● **Problem to solve**
Every entry below must appear again, exactly as written.

begin Material for the task

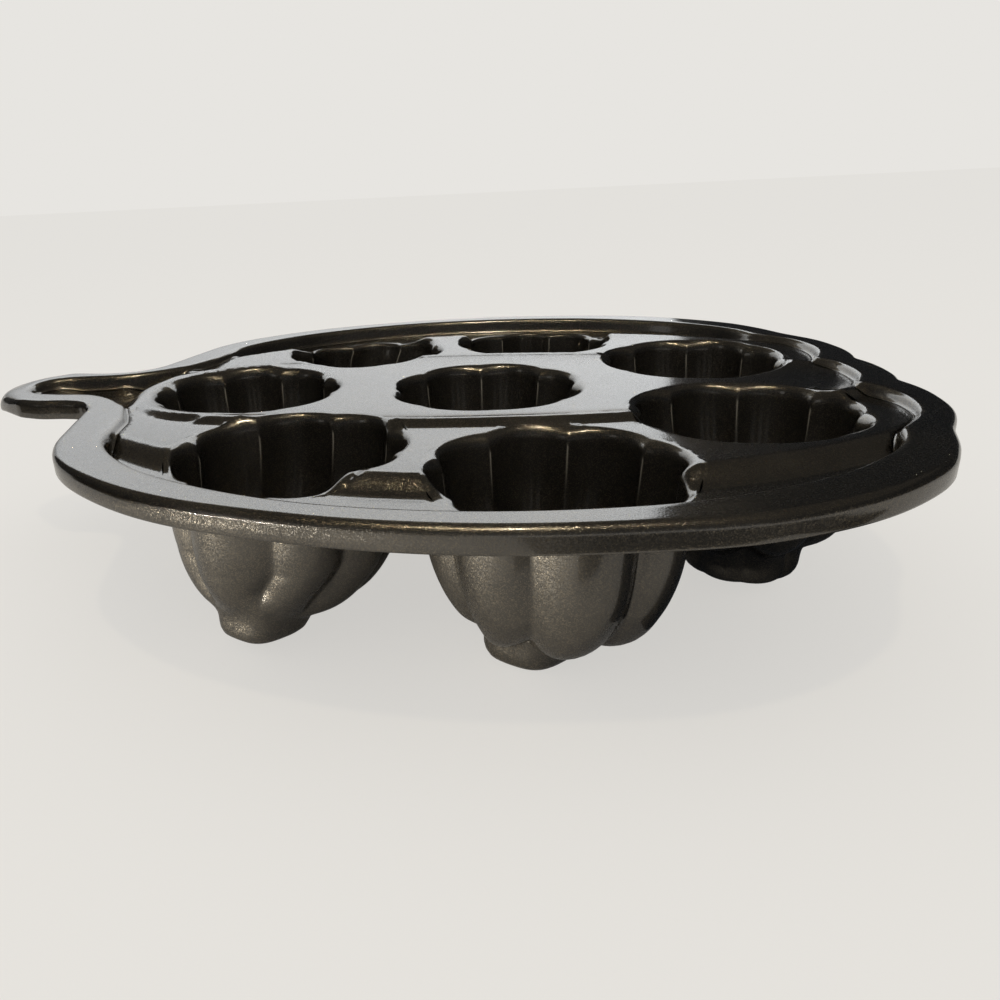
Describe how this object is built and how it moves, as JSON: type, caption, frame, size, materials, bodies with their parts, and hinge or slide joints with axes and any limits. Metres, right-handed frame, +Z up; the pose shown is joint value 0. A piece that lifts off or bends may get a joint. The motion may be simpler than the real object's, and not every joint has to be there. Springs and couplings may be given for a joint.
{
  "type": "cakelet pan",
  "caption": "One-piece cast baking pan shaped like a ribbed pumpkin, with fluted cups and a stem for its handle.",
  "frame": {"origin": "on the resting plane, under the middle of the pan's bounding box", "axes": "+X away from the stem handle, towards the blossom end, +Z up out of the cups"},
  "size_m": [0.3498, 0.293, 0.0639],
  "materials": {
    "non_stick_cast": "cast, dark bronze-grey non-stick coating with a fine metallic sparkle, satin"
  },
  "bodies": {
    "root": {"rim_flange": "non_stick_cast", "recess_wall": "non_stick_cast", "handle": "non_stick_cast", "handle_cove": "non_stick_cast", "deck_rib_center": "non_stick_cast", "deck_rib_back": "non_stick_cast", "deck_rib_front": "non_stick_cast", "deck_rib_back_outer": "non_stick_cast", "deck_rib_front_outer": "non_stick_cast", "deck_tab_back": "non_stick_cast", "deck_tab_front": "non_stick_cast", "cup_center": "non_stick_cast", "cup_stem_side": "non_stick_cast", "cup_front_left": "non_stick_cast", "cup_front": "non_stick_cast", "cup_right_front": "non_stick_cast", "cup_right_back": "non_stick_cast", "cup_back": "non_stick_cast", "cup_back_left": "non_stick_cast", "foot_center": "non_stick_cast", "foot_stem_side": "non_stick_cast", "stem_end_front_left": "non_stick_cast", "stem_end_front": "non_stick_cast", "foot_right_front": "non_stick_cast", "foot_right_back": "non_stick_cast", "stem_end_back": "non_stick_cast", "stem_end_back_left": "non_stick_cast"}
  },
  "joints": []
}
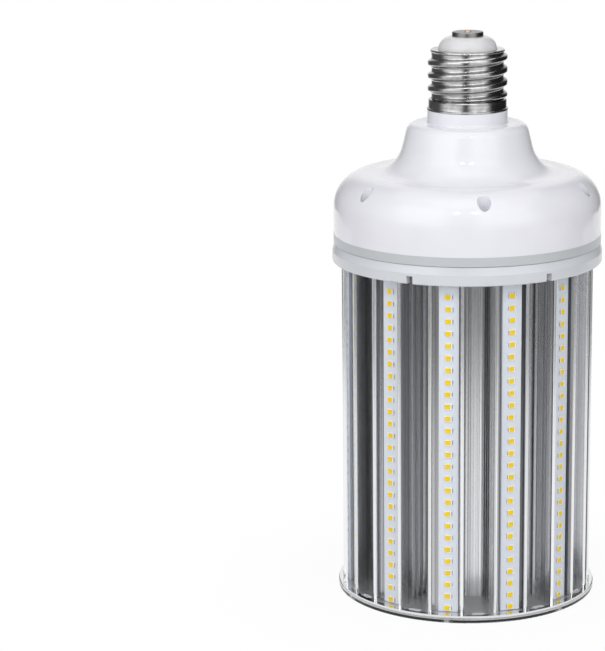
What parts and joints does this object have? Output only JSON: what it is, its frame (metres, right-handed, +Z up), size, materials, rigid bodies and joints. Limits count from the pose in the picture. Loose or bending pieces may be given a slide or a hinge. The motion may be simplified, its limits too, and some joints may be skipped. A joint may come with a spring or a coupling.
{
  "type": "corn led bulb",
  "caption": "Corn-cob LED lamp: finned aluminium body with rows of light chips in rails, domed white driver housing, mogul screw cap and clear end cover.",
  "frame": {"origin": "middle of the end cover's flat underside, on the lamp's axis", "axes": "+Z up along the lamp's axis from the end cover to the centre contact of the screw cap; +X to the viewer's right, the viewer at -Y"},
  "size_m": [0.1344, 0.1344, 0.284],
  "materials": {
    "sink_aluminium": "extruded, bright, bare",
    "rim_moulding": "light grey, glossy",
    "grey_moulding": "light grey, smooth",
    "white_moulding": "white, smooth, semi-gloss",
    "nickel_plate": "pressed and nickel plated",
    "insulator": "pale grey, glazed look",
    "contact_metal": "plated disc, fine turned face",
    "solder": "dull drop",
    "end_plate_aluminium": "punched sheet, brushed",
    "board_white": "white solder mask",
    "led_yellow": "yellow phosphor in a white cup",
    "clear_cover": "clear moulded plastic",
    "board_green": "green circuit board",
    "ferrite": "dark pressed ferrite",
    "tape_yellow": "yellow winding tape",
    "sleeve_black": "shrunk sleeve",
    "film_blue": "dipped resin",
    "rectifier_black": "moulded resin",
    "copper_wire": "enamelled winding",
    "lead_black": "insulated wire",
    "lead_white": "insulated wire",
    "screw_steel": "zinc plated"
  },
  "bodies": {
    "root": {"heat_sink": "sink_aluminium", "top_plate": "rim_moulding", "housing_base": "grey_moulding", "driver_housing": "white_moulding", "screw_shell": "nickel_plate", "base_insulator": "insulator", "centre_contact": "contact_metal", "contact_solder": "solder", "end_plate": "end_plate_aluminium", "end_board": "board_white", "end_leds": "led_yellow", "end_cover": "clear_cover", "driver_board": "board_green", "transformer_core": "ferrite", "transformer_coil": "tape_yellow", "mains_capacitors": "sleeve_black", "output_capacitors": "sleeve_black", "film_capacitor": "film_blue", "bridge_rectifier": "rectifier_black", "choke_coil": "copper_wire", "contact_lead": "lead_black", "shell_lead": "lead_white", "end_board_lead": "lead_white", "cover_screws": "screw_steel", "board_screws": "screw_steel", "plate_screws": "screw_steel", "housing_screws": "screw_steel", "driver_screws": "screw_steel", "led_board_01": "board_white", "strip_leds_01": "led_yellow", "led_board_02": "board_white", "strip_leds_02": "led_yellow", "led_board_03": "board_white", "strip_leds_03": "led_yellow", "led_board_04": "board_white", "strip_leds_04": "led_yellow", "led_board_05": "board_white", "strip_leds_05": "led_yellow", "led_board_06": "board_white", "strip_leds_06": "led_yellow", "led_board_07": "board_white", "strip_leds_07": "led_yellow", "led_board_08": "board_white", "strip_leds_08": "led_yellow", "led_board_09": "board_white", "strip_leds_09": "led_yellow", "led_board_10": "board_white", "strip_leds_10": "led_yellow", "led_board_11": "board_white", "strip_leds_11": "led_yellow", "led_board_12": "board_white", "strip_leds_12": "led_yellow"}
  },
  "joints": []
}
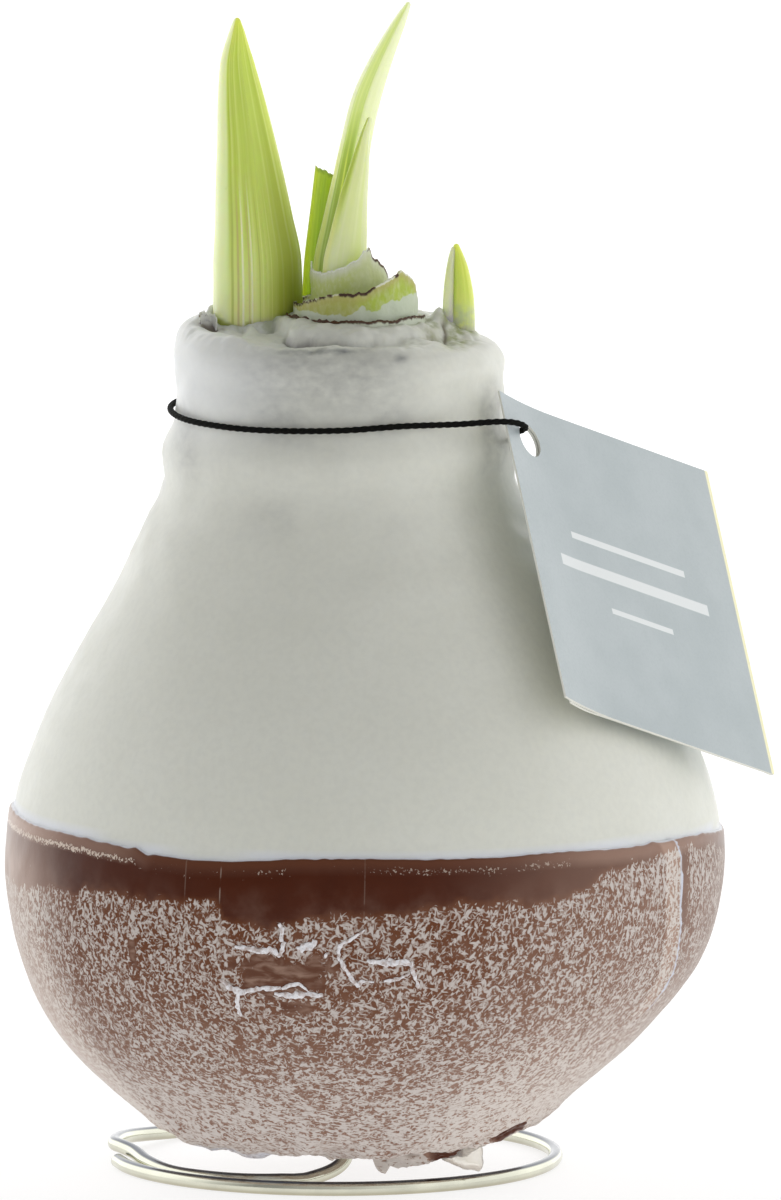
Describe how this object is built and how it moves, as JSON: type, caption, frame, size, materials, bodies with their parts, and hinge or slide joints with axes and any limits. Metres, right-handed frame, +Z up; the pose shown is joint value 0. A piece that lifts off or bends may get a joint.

end Material for the task

● **Response to this task**
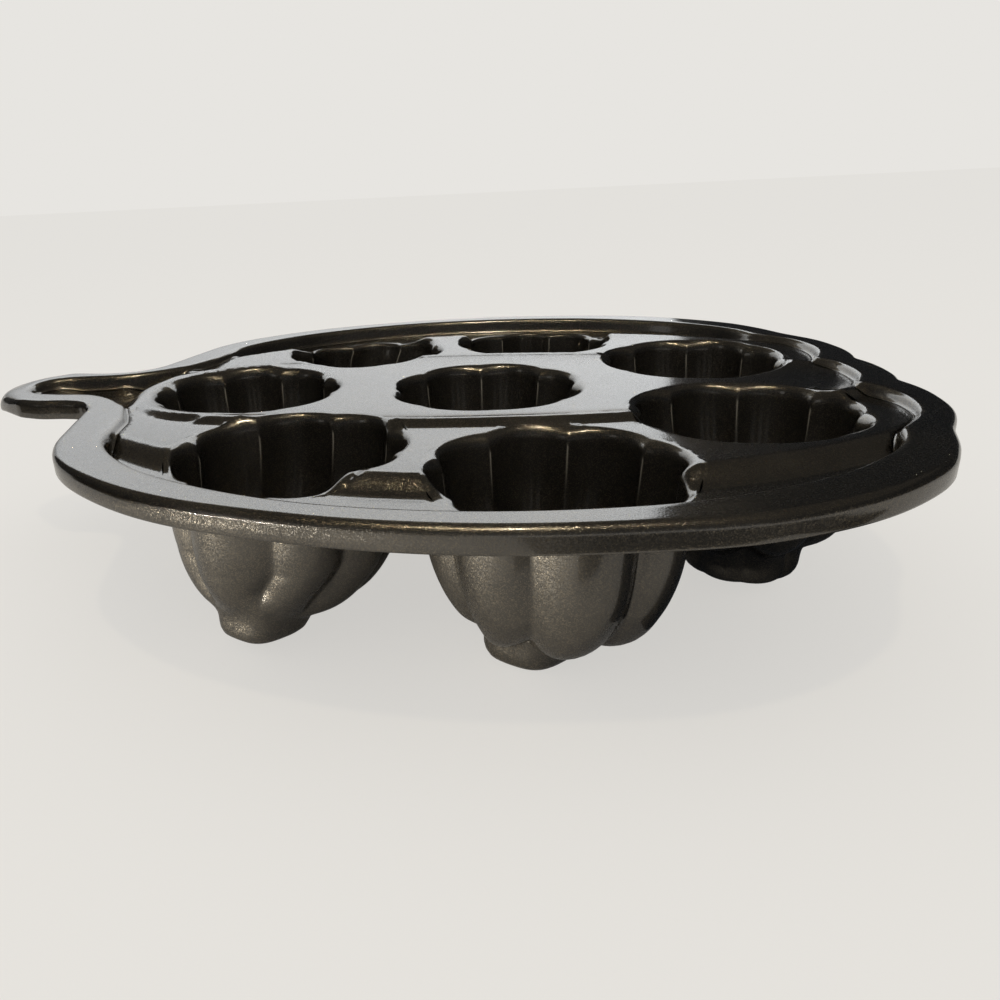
Describe how this object is built and how it moves, as JSON: type, caption, frame, size, materials, bodies with their parts, and hinge or slide joints with axes and any limits. Metres, right-handed frame, +Z up; the pose shown is joint value 0. A piece that lifts off or bends may get a joint. The motion may be simpler than the real object's, and not every joint has to be there. Springs and couplings may be given for a joint.
{
  "type": "cakelet pan",
  "caption": "One-piece cast baking pan shaped like a ribbed pumpkin, with fluted cups and a stem for its handle.",
  "frame": {"origin": "on the resting plane, under the middle of the pan's bounding box", "axes": "+X away from the stem handle, towards the blossom end, +Z up out of the cups"},
  "size_m": [0.3498, 0.293, 0.0639],
  "materials": {
    "non_stick_cast": "cast, dark bronze-grey non-stick coating with a fine metallic sparkle, satin"
  },
  "bodies": {
    "root": {"rim_flange": "non_stick_cast", "recess_wall": "non_stick_cast", "handle": "non_stick_cast", "handle_cove": "non_stick_cast", "deck_rib_center": "non_stick_cast", "deck_rib_back": "non_stick_cast", "deck_rib_front": "non_stick_cast", "deck_rib_back_outer": "non_stick_cast", "deck_rib_front_outer": "non_stick_cast", "deck_tab_back": "non_stick_cast", "deck_tab_front": "non_stick_cast", "cup_center": "non_stick_cast", "cup_stem_side": "non_stick_cast", "cup_front_left": "non_stick_cast", "cup_front": "non_stick_cast", "cup_right_front": "non_stick_cast", "cup_right_back": "non_stick_cast", "cup_back": "non_stick_cast", "cup_back_left": "non_stick_cast", "foot_center": "non_stick_cast", "foot_stem_side": "non_stick_cast", "stem_end_front_left": "non_stick_cast", "stem_end_front": "non_stick_cast", "foot_right_front": "non_stick_cast", "foot_right_back": "non_stick_cast", "stem_end_back": "non_stick_cast", "stem_end_back_left": "non_stick_cast"}
  },
  "joints": []
}
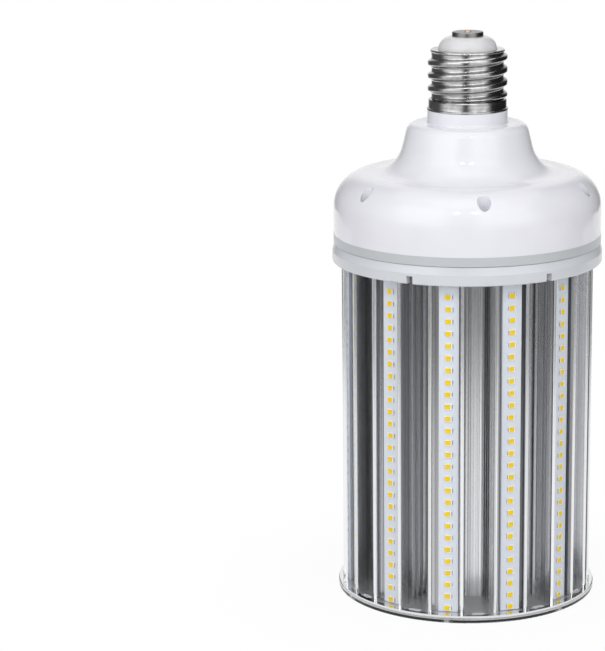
What parts and joints does this object have? Output only JSON: what it is, its frame (metres, right-handed, +Z up), size, materials, rigid bodies and joints. Limits count from the pose in the picture. Loose or bending pieces may be given a slide or a hinge. The motion may be simplified, its limits too, and some joints may be skipped. A joint may come with a spring or a coupling.
{
  "type": "corn led bulb",
  "caption": "Corn-cob LED lamp: finned aluminium body with rows of light chips in rails, domed white driver housing, mogul screw cap and clear end cover.",
  "frame": {"origin": "middle of the end cover's flat underside, on the lamp's axis", "axes": "+Z up along the lamp's axis from the end cover to the centre contact of the screw cap; +X to the viewer's right, the viewer at -Y"},
  "size_m": [0.1344, 0.1344, 0.284],
  "materials": {
    "sink_aluminium": "extruded, bright, bare",
    "rim_moulding": "light grey, glossy",
    "grey_moulding": "light grey, smooth",
    "white_moulding": "white, smooth, semi-gloss",
    "nickel_plate": "pressed and nickel plated",
    "insulator": "pale grey, glazed look",
    "contact_metal": "plated disc, fine turned face",
    "solder": "dull drop",
    "end_plate_aluminium": "punched sheet, brushed",
    "board_white": "white solder mask",
    "led_yellow": "yellow phosphor in a white cup",
    "clear_cover": "clear moulded plastic",
    "board_green": "green circuit board",
    "ferrite": "dark pressed ferrite",
    "tape_yellow": "yellow winding tape",
    "sleeve_black": "shrunk sleeve",
    "film_blue": "dipped resin",
    "rectifier_black": "moulded resin",
    "copper_wire": "enamelled winding",
    "lead_black": "insulated wire",
    "lead_white": "insulated wire",
    "screw_steel": "zinc plated"
  },
  "bodies": {
    "root": {"heat_sink": "sink_aluminium", "top_plate": "rim_moulding", "housing_base": "grey_moulding", "driver_housing": "white_moulding", "screw_shell": "nickel_plate", "base_insulator": "insulator", "centre_contact": "contact_metal", "contact_solder": "solder", "end_plate": "end_plate_aluminium", "end_board": "board_white", "end_leds": "led_yellow", "end_cover": "clear_cover", "driver_board": "board_green", "transformer_core": "ferrite", "transformer_coil": "tape_yellow", "mains_capacitors": "sleeve_black", "output_capacitors": "sleeve_black", "film_capacitor": "film_blue", "bridge_rectifier": "rectifier_black", "choke_coil": "copper_wire", "contact_lead": "lead_black", "shell_lead": "lead_white", "end_board_lead": "lead_white", "cover_screws": "screw_steel", "board_screws": "screw_steel", "plate_screws": "screw_steel", "housing_screws": "screw_steel", "driver_screws": "screw_steel", "led_board_01": "board_white", "strip_leds_01": "led_yellow", "led_board_02": "board_white", "strip_leds_02": "led_yellow", "led_board_03": "board_white", "strip_leds_03": "led_yellow", "led_board_04": "board_white", "strip_leds_04": "led_yellow", "led_board_05": "board_white", "strip_leds_05": "led_yellow", "led_board_06": "board_white", "strip_leds_06": "led_yellow", "led_board_07": "board_white", "strip_leds_07": "led_yellow", "led_board_08": "board_white", "strip_leds_08": "led_yellow", "led_board_09": "board_white", "strip_leds_09": "led_yellow", "led_board_10": "board_white", "strip_leds_10": "led_yellow", "led_board_11": "board_white", "strip_leds_11": "led_yellow", "led_board_12": "board_white", "strip_leds_12": "led_yellow"}
  },
  "joints": []
}
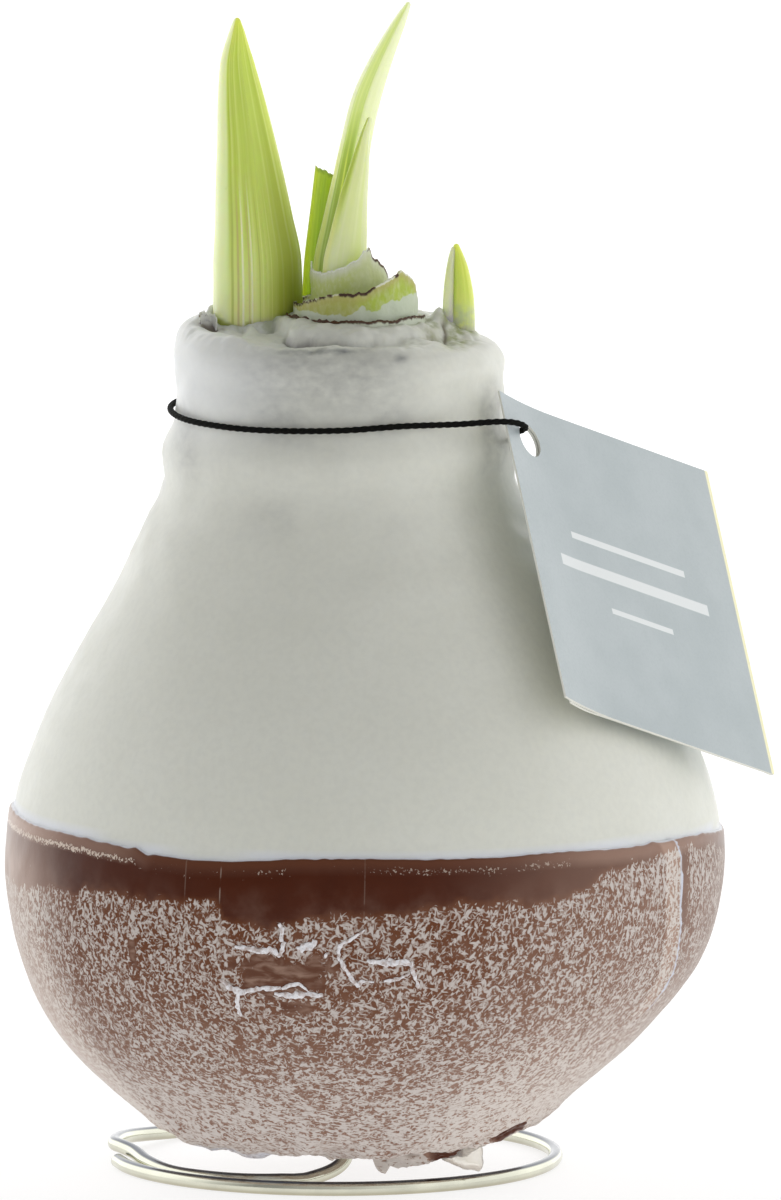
Describe how this object is built and how it moves, as JSON: type, caption, frame, size, materials, bodies with their parts, and hinge or slide joints with axes and any limits. Metres, right-handed frame, +Z up; the pose shown is joint value 0. A piece that lifts off or bends may get a joint.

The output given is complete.